The retention package, announced to advisers Friday as an incentive to stay with Bank of America Corp., applies to retirement plan advisers the same way as wealth management advisers at the firm by rewarding the highest-producing advisers (see Bank of America Buys Merrill Lynch, Bank of America Fills Out Leadership Team). Advisers say it not yet been made clear how the retention package will affect the retirement plan business specifically.
The retention package is as follows, according to published reports:
- Advisers who produce $1.75 million in fees and commissions will receive 100% of their last year’s book of business (as of September 15): 75% of their bonus in a seven-year forgivable loan, and another 25% in deferred cash over three years.
- Advisers who produce $1 million to $1.749 million in fees and commissions will receive a seven-year forgivable loan equal to 75% of their last year’s book of business, and can receive up to a 25% growth reward, payable over four years.
- Advisers who produce $750,000 to $999,999 will receive a 50% seven-year forgivable loan and can receive up to a 25% growth reward.

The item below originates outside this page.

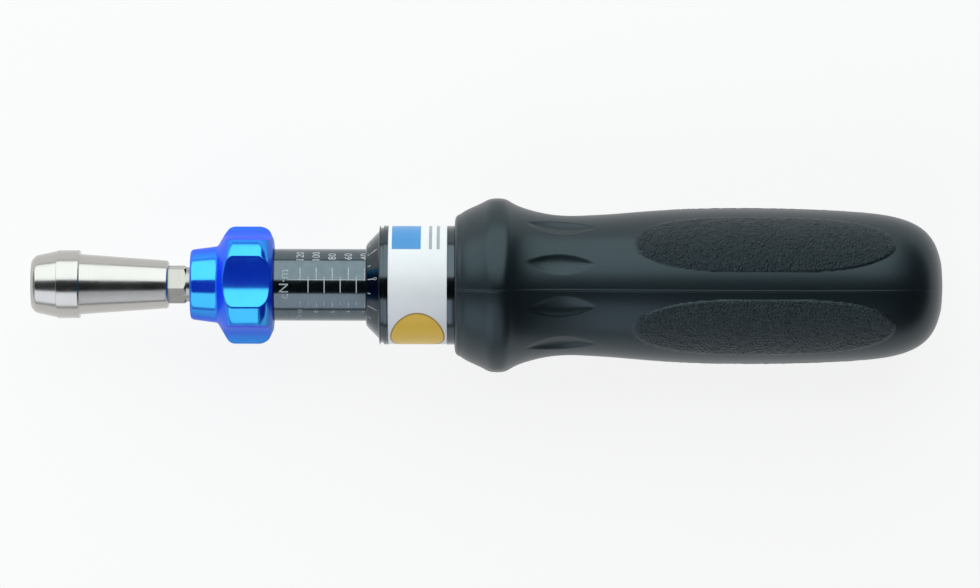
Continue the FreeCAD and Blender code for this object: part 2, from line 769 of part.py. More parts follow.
def make_handle():
    """Moulded handle: five lens-shaped facets on the crest, a pair of flutes by each ridge, blind bore."""
    blank = doc.addObject("Part::Revolution", "handle_blank")
    blank.Source = handle_outline()
    blank.Axis = FreeCAD.Vector(1, 0, 0)
    blank.Base = FreeCAD.Vector(0, 0, 0)
    blank.Angle = 360
    blank.Solid = True
    step = 360.0 / SIZES["ridge_count"]
    facets = []
    flutes = []
    for number in range(SIZES["ridge_count"]):
        ridge = step * number
        facets.append(rod(f"crest_facet_{number}", "handle_front - end_gap", "handle_end + end_gap",
                          "facet_radius", ridge + step / 2 + 180, "facet_offset"))
        for side in (-1, 1):
            flute = doc.addObject("Part::Ellipsoid", f"flute_{len(flutes)}")
            bind(flute, Radius1="flute_half_width", Radius2="flute_half_length",
                 Radius3="flute_half_depth")
            flutes.append(place(flute, "handle_front + flute_at", ridge + side * SIZES["flute_angle"],
                                "waist_radius + flute_half_depth - flute_depth", stand_on_axis=False,
                                roll=90))
    form = joined("MultiCommon", "handle_form", [blank] + facets)
    bore = turned("handle_bore", [
        ("handle_front - end_gap", "0"),
        ("handle_front - end_gap", "tube_radius + close_fit"),
        ("plug_back + close_fit", "tube_radius + close_fit"),
        ("plug_back + close_fit", "core_radius"),
        ("core_end", "core_radius"),
        ("core_end", "0"),
    ])
    return cut("handle", form, flutes + [bore])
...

- Advisers who produce $500,000 to $749,000 will receive a 25% seven-year forgivable loan and can receive up to a 25% growth reward.
- Advisers who produce less than $500,000 will receive get a 20% deferred cash payment.

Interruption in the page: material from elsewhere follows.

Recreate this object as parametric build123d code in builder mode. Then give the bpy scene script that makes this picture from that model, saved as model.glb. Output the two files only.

A Merrill Lynch retirement plan adviser in Texas told PLANADVISER.com this is a good plan that rewards top producers well. However, the plan risks losing some solid up-and-comers at the firm—for example, some advisers that have been at the firm five to 10 years, starting from scratch and building up an impressive book, even if it might not quite reach the million-dollar mark. “I wouldn’t expect a colleague of mine to stay for 20% of half a million dollars if he’s getting an offer for a million dollars to go across the street,’ he said. Merrill Lynch could be shutting out of the future big moneymakers for the firm, while keeping around older advisers who were in the process of transitioning their books anyway. “I’m afraid that they are going to lose a lot of the future superstars at Merrill,’ the adviser said.
The plan does, however, get rid of some of the dead weight at the firm, he continued. “It will do a good job because there are a lot of people that you need to get rid of at Merrill that…should be making a million [dollars] but they don’t,’ he said.
A Merrill Lynch retirement plan adviser in the Midwest agreed that it rewards the most successful advisers appropriately. “The ones who are successful and who are doing a good job will be rewarded handsomely; those who have not been successful will receive very little or nothing,’ he said. Overall, he said he feels positive about getting an extra reward when he wasn’t looking to move. “If you aren’t getting anything, you probably aren’t doing that well in the first place,’ he said. “If you don’t like it, you can leave.’
Merrill Lynch did not return immediate requests for a statement.